For self-serve users, we now generate default evals out of the box: new lead capture, caller wants a human, caller stops talking. You get a baseline quality gate just by creating an agent. For power users, we built an MCP-based authoring system where you can write, edit, and run evals at scale, then pipe results directly into your development pipeline.

That authoring layer is now part of the agent development studio, a visual UI where users seed an agent from a website URL, extend it with API connections, deploy to a phone number, and write evals against it. The eval system went from a tool I built to unblock a deployment to a product feature that ships with the platform.

Impact

What changed

0
Revenue Stream Enabled

The quality gate that unlocked regulated verticals (healthcare and logistics) and the contracts that came with them.

0
Release Cycle

Same-day iteration on agent configs with automated pass/fail feedback.

PMs ship
Not just engineers

Eval-first development shifted agent tuning from engineers to PMs and product leaders.

Revenue protection

The eval system is load-bearing infrastructure for contracts that represent roughly half the company's revenue. It's what made it possible to enter regulated verticals like healthcare and logistics, where procurement teams need systematic proof of agent reliability before signing. 75% of enterprise pilots converted to annual contracts. The top 4 clients roughly doubled their contract value. The quality gate didn't just protect existing revenue. It created new revenue that wasn't accessible before.

Velocity

A deployment cycle that used to take 3 to 5 days now takes one. Same-day iteration on agent configs with automated pass/fail feedback. 150+ evals covering key enterprise workflows. The constraint on shipping is no longer QA bandwidth. It's how fast you can write the eval.

Organizational leverage

This is the impact I care about most. Evals aren't a QA step anymore. They're the development driver. When you build a new feature, you start by writing the eval. Then you iterate on the config until it passes. The eval is the spec, and the spec runs itself.

This shifted agent behavior tuning from engineers to PMs and product leaders. That's a multiplier. Instead of hiring more engineers to handle more agent configs, we gave non-engineers the tools to ship with confidence. The system scales with the team, not against it.

It's not foolproof. LLM non-determinism means occasional false signals. An eval might pass today and fail tomorrow on the same config. We haven't fully solved that. But it's changed how the team ships in a way that's hard to walk back from, and nobody wants to.

What's Next

The loop that closes itself

The architecture already supports the next step. A post-call QA layer (a multi-agent system I also designed) processes every call, tags outcomes, rates quality, and flags issues like loops, verbosity, or incorrect escalations. That's the monitoring half. The eval system is the action half.

Connecting them means: take flagged issues from live calls, automatically generate evals from that feedback, and iterate on agent configs until the new evals pass. Every client interaction makes the agent better without a human writing the eval.

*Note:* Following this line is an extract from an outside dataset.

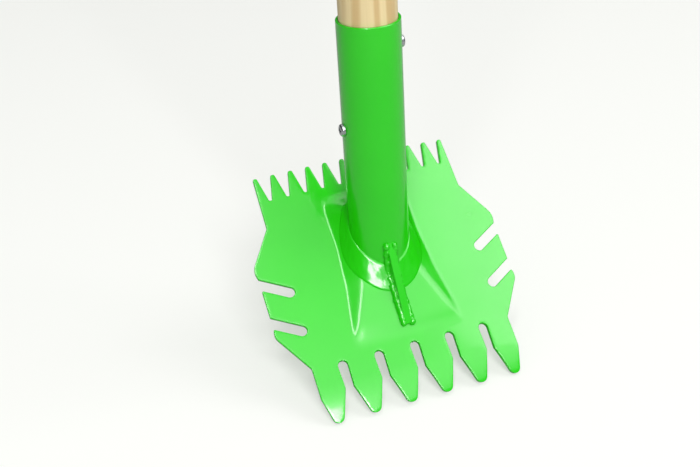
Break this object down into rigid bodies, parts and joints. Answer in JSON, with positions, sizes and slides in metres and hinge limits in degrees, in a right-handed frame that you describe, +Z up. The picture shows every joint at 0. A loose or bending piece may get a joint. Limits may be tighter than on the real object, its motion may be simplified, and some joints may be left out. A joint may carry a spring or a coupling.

We haven't shipped this yet. The engineering is straightforward. The product judgment is not. How much feedback do you need before generating a reliable eval? How much autonomy should the loop have before requiring human review? Get those thresholds wrong and the system optimizes for the wrong thing. These are the decisions I'm working through now, and they're the reason this is a product leadership problem, not an engineering one.